O argumento de C’era una volta in West/Once upon a time in West foi escrito a seis mãos: as de Bernardo Bertolucci, o consagrado cineasta de O último tango em Paris, as de Dario Argento, diretor cult de terroríficos e crítico afamado, e as de Sergio Donati, que ficou responsável pela decupagem, além, é claro, da participação de Leone em todas as fases do processo de criação cinematográfica.O dvd é especial mesmo e tem muitos extras, inclusive um documentário precioso com depoimentos de Tonino Delli Colli, o fotógrafo, Alex Cox, Gabrielle Ferzetti, Bertolucci, Claudia Cardinale, Henry Fonda, entre outros. O híbrido Telecine Cult o exibiu criminosamente, há pouco, em full screen (a abominável tela cheia, que me fez, quase, quebrar o aparelho de televisão). Para assistir de joelhos.

4 comentários:

Anônimo disse...

Setaro,
Sabe que Sergio Leone copiou Glauber Rocha em 'Era uma vez no Oeste' no casaco de Henry Fonda, que é inspirado no de Antonio das Mortes de 'O dragão da maldade contra o santo guerreiro'? Leone mesmo, em entrevista ao 'L'osservatore romano' confessa, pouco antes de morrer.

Jonga Olivieri disse...

Pelas barbas do profeta!!!

Revi ontem "Era uma vez no oeste", e acordei hoje a pensar em lhe enviar um e-mail a respeito.

Não é que por uma incrível coincidência você posta no seu blog comentário, justo sobre o filme.

Nada a acrescentar. Apenas elogiar o seu brilhante texto!
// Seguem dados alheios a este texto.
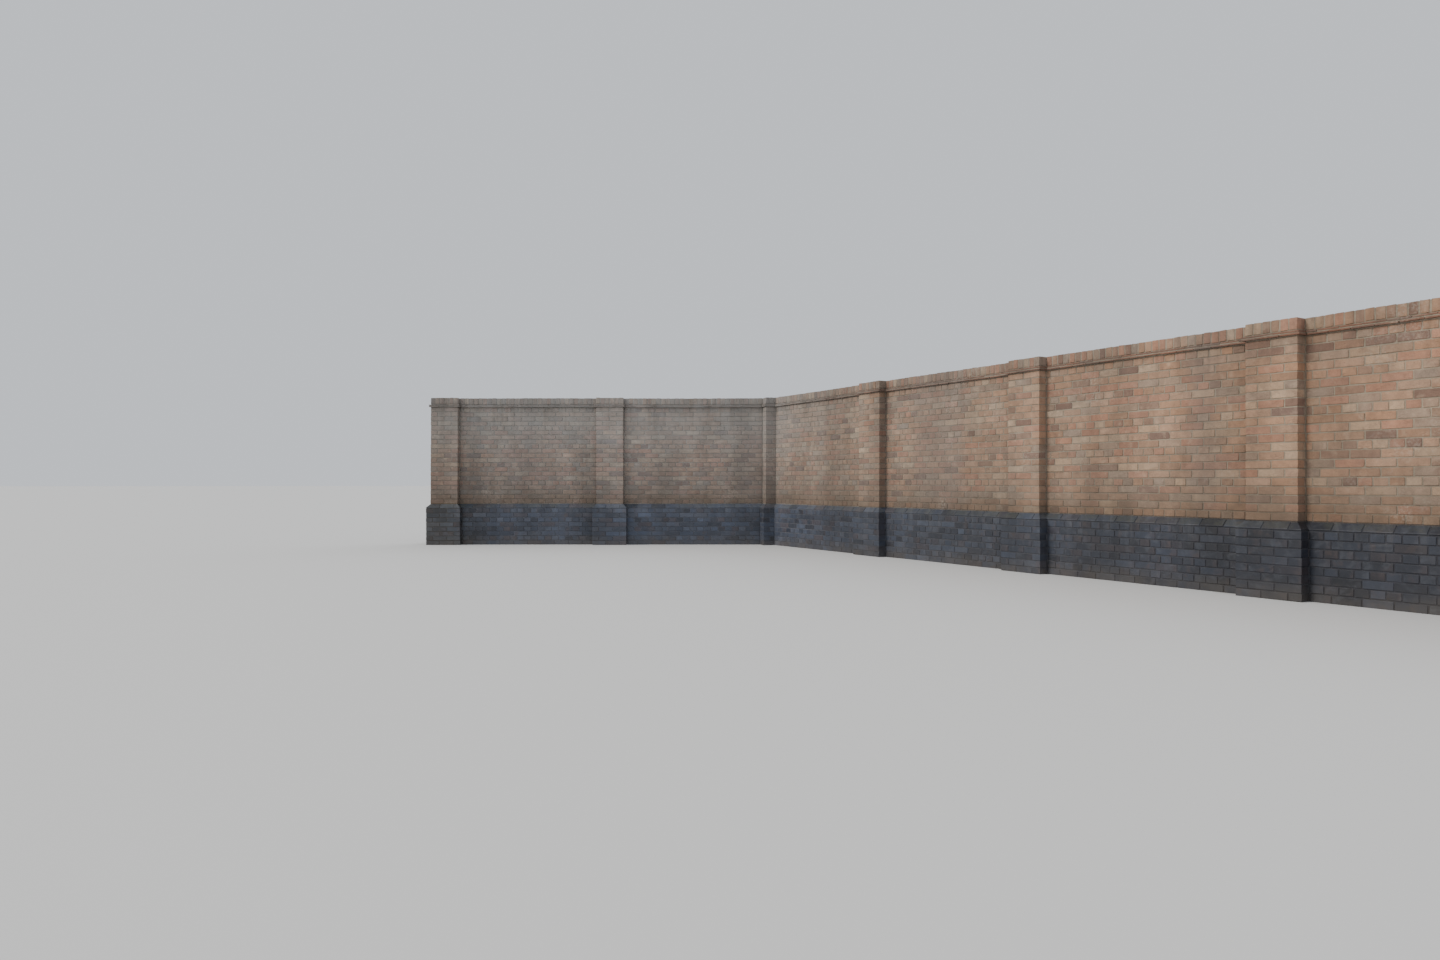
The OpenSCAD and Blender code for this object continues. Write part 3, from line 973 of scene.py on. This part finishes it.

Saymon Nascimento disse...

Morricone vai levar Oscar honorário, semana que vem. É mesmo um mestre, com a incrível habilidade de não se restringir a um gênero. Na verdade, ele chega a elevar os filmes a um status superior. Mais da metade do nó na garganta do Cinema Paradiso evm de sua música. Outro trabalho notável de sua autoria e que é pouco lembrado é a trilha para A Missão, de Roland Joffé. No filme, é funcional, e ainda sassim brilhante. Ouvida separadamente, em cd ou mp3, uma perfeição.

Anônimo disse...

Morricone faz aumentar a carga emocional de um filme. Concordo com você Saymon: há um 'fortíssimo' que aumenta, pela partitura de Morricone, a emoção das imagens de 'Cinema Paradiso'. Neste particular, como Setaro observou, Michel Legrand é também um co-autor nos filmes de Jacques Demy. E o que dizer de Herrmann com Hitchcock?